_Aim_. Reproduce the section of the listing that begins at the line containing "0.16), 0.45, smooth=True)" and finishes at the line containing "obj.data.transform(world)". Include both end lines and nothing beyond them.

_Entries shown_.
──────

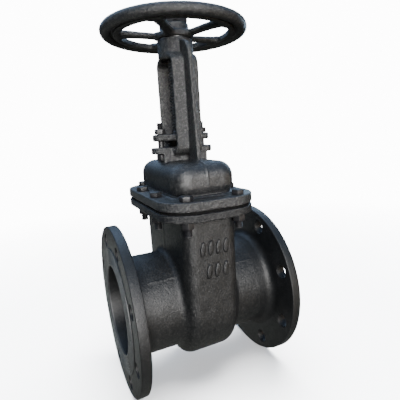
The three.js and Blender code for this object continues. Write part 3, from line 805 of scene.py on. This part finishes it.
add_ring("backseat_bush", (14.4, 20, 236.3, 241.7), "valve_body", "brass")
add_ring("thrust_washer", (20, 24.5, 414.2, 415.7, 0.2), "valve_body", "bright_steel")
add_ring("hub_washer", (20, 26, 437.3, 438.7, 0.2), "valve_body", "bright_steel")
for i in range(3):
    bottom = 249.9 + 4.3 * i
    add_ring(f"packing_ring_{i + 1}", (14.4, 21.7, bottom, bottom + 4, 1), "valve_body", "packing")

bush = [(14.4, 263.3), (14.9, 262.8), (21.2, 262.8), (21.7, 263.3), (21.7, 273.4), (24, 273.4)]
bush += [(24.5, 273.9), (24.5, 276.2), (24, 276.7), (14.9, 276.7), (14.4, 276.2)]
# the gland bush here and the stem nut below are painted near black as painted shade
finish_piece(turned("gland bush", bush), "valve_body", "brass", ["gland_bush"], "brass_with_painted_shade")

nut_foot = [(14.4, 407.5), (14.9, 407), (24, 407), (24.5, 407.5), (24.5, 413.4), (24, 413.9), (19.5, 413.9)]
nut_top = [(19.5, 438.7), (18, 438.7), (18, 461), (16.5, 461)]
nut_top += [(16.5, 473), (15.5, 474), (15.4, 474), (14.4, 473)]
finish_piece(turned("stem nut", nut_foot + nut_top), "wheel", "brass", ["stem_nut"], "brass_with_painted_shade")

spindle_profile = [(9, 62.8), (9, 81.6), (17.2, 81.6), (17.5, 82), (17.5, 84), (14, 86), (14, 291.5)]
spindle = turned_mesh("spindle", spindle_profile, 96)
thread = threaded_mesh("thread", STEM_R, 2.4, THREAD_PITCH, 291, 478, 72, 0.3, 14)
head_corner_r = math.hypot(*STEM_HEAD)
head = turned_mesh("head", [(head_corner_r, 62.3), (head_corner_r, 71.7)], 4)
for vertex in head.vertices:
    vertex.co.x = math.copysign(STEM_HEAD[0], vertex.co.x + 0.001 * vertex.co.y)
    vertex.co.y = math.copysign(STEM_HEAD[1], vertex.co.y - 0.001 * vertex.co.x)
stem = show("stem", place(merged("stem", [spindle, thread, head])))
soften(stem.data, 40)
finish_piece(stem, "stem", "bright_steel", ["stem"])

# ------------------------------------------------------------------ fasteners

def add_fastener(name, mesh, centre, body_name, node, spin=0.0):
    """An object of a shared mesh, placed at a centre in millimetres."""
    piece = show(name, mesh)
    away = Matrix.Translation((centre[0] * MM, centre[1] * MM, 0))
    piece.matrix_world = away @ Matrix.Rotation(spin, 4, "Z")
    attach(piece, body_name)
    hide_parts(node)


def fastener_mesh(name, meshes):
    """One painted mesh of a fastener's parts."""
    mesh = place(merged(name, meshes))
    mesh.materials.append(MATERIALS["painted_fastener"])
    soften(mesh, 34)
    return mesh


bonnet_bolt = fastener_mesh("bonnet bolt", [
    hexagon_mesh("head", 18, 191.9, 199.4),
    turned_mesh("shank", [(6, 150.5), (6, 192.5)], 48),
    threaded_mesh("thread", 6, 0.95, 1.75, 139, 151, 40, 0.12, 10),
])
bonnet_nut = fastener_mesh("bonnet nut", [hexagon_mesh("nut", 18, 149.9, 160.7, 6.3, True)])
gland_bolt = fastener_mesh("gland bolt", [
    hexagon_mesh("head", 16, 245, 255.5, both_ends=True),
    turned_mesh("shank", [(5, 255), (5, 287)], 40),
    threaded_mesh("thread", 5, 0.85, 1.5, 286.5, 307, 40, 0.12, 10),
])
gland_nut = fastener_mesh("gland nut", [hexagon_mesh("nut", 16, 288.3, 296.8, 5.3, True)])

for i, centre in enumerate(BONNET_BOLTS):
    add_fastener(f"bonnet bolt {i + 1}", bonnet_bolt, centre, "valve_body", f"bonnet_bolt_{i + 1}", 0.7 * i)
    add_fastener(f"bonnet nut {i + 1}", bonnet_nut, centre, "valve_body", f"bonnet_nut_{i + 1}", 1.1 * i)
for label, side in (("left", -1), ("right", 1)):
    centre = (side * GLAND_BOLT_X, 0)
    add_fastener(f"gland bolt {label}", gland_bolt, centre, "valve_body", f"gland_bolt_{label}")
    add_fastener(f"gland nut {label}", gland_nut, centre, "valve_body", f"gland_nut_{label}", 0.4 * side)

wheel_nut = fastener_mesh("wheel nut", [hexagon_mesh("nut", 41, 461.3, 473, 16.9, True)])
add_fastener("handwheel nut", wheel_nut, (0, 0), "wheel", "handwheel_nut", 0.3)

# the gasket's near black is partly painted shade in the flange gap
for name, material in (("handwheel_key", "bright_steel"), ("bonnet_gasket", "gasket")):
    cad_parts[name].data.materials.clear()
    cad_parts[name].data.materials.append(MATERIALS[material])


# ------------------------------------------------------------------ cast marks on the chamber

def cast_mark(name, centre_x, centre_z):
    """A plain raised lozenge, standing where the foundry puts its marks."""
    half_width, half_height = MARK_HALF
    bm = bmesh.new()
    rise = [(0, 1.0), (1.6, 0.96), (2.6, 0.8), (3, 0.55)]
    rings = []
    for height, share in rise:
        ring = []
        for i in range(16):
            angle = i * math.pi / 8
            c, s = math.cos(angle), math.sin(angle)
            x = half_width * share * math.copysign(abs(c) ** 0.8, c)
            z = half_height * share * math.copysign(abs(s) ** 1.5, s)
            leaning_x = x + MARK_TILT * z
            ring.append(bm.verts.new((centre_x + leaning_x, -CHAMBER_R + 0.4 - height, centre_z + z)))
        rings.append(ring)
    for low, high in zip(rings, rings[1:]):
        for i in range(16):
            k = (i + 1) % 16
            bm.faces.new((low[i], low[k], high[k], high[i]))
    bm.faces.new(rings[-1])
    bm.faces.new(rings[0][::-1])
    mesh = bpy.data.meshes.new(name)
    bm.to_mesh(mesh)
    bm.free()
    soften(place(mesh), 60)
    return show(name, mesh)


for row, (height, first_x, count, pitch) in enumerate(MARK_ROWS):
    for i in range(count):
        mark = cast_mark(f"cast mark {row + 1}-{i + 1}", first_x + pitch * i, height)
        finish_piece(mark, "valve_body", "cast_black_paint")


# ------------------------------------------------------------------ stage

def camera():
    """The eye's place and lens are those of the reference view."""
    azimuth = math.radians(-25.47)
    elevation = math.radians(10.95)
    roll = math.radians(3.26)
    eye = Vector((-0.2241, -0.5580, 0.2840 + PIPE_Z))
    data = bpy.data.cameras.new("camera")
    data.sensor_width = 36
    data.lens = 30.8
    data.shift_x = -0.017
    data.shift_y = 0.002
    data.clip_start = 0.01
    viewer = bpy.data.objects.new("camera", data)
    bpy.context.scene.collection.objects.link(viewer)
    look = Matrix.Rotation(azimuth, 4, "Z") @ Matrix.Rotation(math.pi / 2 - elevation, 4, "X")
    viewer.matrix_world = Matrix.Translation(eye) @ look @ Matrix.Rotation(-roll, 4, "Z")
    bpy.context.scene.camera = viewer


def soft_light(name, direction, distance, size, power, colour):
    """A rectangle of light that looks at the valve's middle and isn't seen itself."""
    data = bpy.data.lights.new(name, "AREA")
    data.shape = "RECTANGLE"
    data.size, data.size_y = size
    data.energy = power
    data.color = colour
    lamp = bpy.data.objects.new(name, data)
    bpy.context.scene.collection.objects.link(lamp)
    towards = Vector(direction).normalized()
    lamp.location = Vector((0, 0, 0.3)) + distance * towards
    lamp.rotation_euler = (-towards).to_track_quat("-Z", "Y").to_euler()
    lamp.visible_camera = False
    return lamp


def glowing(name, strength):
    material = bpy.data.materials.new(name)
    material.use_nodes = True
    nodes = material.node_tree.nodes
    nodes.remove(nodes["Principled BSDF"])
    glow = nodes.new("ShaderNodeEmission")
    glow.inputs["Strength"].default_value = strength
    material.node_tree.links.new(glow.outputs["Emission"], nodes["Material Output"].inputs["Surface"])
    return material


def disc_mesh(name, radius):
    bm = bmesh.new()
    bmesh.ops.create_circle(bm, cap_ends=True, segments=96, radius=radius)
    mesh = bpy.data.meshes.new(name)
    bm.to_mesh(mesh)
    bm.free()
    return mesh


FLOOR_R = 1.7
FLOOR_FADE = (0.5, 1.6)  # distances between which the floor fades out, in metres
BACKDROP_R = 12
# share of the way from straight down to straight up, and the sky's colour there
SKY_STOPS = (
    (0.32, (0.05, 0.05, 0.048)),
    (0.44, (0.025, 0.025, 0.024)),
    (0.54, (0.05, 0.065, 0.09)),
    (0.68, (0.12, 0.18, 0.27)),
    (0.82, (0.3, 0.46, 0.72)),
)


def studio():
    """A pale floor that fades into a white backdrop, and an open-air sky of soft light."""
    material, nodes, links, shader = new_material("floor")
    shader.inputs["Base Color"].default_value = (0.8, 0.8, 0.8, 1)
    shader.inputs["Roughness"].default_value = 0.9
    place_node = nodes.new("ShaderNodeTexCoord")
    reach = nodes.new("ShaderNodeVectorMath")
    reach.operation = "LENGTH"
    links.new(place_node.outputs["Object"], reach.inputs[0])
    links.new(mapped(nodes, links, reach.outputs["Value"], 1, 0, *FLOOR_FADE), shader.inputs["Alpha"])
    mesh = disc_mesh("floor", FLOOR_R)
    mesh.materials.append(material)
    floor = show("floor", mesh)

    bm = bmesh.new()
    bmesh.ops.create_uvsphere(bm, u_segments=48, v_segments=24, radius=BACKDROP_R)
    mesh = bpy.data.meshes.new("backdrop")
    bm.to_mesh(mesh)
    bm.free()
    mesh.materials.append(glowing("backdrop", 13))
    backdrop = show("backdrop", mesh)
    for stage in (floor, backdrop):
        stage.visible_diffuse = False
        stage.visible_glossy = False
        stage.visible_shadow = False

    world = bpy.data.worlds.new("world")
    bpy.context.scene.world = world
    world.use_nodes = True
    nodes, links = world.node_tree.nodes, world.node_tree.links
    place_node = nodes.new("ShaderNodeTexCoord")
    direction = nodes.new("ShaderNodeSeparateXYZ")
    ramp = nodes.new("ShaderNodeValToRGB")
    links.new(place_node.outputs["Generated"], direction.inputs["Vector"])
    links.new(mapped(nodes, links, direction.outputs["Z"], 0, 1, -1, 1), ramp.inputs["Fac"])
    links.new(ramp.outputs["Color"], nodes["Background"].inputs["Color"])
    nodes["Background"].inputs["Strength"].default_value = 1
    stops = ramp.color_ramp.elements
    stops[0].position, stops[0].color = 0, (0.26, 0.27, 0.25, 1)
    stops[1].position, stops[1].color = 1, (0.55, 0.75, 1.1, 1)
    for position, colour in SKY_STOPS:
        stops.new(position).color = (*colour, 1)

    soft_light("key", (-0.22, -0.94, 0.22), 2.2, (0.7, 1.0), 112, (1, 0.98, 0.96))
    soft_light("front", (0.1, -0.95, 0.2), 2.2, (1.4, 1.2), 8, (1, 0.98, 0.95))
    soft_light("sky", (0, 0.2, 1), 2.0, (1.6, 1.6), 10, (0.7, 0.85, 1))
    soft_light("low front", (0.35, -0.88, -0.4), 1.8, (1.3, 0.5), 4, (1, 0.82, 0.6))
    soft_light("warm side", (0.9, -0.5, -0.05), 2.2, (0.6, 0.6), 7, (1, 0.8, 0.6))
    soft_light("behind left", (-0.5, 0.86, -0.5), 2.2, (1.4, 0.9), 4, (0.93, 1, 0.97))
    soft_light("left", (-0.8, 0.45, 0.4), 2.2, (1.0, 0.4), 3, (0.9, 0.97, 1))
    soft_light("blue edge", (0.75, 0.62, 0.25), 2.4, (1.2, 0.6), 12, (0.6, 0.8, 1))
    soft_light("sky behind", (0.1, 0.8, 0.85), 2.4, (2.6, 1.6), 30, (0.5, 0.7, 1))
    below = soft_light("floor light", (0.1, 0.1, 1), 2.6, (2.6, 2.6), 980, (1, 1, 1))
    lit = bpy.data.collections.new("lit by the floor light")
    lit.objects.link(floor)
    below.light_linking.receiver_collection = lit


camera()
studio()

──────

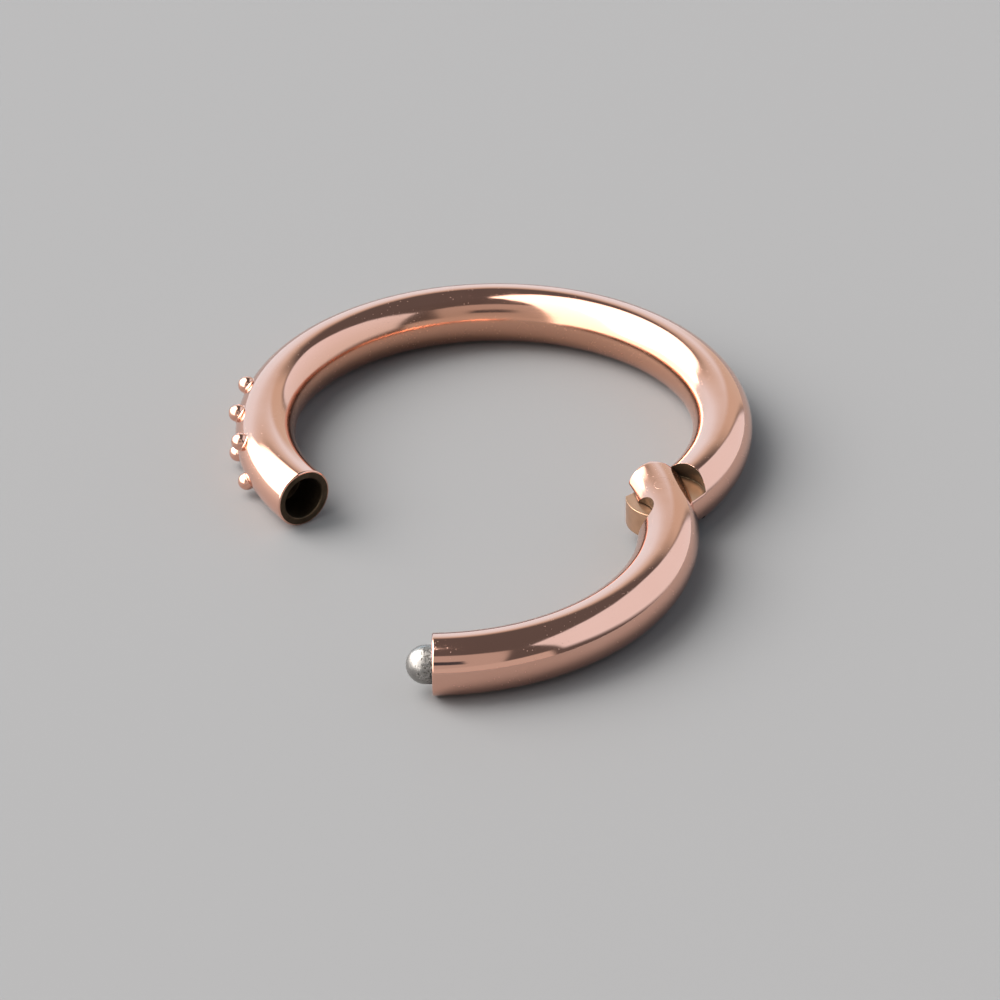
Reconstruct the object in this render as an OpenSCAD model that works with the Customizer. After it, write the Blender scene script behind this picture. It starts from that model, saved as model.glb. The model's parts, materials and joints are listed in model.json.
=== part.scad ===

──────

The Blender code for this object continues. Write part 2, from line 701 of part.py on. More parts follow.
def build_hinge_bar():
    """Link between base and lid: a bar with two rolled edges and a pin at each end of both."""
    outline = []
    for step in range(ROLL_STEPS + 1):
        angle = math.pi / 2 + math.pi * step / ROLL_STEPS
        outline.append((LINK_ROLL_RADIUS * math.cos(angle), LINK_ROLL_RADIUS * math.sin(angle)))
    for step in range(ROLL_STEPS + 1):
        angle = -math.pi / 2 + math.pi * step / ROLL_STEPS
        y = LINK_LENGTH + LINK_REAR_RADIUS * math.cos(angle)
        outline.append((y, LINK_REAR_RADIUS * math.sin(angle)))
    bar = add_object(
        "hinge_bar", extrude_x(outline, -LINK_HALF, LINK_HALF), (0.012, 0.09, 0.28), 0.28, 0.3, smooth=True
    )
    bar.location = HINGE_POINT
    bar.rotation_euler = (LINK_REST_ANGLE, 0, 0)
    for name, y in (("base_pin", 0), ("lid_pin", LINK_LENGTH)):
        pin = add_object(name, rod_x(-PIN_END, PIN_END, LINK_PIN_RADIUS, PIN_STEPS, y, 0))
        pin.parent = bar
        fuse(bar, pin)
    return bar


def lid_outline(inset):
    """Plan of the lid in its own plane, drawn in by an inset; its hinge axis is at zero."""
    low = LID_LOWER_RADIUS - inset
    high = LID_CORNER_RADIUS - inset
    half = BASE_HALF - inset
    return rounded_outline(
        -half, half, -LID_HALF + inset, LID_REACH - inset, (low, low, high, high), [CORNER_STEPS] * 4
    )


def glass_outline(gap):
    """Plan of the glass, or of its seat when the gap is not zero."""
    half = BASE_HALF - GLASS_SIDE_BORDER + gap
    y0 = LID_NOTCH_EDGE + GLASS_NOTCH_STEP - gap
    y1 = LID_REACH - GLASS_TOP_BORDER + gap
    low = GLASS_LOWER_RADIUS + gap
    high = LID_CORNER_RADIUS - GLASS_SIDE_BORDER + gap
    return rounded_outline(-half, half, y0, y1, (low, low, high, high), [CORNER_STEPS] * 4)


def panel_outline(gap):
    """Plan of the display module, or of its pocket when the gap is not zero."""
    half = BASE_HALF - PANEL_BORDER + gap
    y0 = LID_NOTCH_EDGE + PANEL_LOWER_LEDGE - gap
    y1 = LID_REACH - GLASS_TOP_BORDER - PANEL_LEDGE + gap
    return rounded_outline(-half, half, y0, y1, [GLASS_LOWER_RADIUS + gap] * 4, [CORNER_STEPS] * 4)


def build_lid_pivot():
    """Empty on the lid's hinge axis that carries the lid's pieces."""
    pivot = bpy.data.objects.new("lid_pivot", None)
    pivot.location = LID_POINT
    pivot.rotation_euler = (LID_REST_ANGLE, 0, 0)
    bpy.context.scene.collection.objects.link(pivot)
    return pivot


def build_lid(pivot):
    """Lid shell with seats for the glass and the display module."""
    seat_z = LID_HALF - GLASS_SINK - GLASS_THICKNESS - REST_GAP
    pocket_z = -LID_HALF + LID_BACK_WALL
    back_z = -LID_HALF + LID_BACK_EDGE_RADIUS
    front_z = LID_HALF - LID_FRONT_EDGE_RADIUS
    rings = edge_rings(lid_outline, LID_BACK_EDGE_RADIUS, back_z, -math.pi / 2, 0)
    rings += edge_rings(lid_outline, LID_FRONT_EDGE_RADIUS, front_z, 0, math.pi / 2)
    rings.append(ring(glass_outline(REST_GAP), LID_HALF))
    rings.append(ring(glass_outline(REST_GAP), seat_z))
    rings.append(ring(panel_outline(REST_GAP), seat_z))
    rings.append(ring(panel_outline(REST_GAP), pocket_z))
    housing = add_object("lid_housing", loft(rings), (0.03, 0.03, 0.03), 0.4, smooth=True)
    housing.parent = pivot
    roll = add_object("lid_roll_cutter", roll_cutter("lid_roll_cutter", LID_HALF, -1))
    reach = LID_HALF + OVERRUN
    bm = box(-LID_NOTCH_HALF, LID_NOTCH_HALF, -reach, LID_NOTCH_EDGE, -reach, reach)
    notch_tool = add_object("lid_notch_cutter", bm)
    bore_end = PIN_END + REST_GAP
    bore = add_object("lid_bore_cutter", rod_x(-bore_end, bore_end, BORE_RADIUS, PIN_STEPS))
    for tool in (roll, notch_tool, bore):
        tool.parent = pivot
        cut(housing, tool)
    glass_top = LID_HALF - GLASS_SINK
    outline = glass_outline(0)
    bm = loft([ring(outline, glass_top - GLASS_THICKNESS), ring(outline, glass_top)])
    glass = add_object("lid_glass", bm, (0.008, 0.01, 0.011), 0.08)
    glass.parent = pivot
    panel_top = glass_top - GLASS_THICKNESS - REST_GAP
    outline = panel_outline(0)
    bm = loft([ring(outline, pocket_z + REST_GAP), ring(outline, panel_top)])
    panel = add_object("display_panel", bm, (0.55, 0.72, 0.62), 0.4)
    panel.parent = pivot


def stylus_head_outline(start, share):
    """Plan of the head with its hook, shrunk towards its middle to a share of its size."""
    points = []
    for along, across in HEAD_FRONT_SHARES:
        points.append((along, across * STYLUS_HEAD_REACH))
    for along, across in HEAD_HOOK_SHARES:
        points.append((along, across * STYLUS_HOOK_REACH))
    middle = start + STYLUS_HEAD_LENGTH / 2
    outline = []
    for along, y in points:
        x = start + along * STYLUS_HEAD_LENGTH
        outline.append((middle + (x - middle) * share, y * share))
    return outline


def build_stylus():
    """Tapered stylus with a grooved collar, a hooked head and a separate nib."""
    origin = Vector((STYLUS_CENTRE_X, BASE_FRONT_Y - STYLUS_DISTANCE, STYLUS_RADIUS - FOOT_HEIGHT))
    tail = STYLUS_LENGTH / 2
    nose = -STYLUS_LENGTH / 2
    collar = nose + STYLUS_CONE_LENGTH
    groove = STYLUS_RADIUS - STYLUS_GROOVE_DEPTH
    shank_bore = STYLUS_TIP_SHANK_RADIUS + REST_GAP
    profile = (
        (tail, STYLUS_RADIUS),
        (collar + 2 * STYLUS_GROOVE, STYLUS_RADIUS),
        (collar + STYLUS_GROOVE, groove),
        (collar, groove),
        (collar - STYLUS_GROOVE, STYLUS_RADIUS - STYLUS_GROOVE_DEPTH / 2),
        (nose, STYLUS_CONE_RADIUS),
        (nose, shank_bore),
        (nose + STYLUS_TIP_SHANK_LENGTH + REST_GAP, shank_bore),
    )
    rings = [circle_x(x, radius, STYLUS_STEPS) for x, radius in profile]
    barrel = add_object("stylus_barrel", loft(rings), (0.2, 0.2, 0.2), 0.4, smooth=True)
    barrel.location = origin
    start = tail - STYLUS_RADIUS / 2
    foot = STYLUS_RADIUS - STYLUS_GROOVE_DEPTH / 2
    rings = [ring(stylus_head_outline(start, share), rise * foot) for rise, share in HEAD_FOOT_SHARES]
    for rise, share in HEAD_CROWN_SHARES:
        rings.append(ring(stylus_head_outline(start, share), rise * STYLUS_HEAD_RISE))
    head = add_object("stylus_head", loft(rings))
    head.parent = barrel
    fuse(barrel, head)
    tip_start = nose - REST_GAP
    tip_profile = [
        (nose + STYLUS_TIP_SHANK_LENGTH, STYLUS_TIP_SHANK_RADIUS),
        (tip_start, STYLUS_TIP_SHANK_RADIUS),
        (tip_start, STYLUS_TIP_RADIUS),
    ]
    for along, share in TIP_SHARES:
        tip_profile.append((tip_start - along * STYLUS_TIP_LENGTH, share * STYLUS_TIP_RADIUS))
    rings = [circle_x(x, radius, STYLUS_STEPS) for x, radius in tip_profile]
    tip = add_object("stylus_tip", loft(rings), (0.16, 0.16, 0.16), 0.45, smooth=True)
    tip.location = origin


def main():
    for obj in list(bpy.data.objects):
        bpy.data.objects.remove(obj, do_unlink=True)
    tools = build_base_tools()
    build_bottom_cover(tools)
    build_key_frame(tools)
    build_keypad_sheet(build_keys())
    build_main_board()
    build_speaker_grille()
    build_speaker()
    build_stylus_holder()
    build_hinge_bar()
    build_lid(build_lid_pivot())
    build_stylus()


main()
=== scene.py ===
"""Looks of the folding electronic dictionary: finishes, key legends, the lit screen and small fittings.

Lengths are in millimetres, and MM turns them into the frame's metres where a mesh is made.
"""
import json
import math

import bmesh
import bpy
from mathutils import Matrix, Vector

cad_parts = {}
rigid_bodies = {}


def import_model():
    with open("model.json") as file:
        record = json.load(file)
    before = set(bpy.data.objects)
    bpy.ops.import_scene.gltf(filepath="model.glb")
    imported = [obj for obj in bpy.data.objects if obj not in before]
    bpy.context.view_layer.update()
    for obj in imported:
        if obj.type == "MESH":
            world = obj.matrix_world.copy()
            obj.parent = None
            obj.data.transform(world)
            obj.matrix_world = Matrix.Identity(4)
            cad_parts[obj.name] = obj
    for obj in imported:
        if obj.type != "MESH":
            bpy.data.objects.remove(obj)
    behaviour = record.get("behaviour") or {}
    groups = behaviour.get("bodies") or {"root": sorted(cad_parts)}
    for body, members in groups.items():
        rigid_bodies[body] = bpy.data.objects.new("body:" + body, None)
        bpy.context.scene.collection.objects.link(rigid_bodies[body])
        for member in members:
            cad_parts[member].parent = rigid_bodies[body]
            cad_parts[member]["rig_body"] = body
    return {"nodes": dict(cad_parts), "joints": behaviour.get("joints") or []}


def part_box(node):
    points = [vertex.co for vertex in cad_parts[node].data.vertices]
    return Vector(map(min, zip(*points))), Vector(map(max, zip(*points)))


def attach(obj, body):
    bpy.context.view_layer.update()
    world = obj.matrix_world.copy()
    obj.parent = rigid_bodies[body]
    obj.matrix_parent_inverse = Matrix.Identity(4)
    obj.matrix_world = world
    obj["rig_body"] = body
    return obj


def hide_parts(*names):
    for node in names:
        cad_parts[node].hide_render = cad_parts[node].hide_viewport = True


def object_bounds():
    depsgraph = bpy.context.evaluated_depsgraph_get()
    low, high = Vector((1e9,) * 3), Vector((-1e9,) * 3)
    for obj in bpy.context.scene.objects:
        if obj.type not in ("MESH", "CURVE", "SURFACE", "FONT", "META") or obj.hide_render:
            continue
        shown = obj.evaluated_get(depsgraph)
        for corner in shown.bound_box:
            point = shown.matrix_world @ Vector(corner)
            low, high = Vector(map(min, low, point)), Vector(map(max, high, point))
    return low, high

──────

_Task response_.
    tip = add_object("stylus_tip", loft(rings), (0.16, 0.16, 0.16), 0.45, smooth=True)
    tip.location = origin


def main():
    for obj in list(bpy.data.objects):
        bpy.data.objects.remove(obj, do_unlink=True)
    tools = build_base_tools()
    build_bottom_cover(tools)
    build_key_frame(tools)
    build_keypad_sheet(build_keys())
    build_main_board()
    build_speaker_grille()
    build_speaker()
    build_stylus_holder()
    build_hinge_bar()
    build_lid(build_lid_pivot())
    build_stylus()


main()
=== scene.py ===
"""Looks of the folding electronic dictionary: finishes, key legends, the lit screen and small fittings.

Lengths are in millimetres, and MM turns them into the frame's metres where a mesh is made.
"""
import json
import math

import bmesh
import bpy
from mathutils import Matrix, Vector

cad_parts = {}
rigid_bodies = {}


def import_model():
    with open("model.json") as file:
        record = json.load(file)
    before = set(bpy.data.objects)
    bpy.ops.import_scene.gltf(filepath="model.glb")
    imported = [obj for obj in bpy.data.objects if obj not in before]
    bpy.context.view_layer.update()
    for obj in imported:
        if obj.type == "MESH":
            world = obj.matrix_world.copy()
            obj.parent = None
            obj.data.transform(world)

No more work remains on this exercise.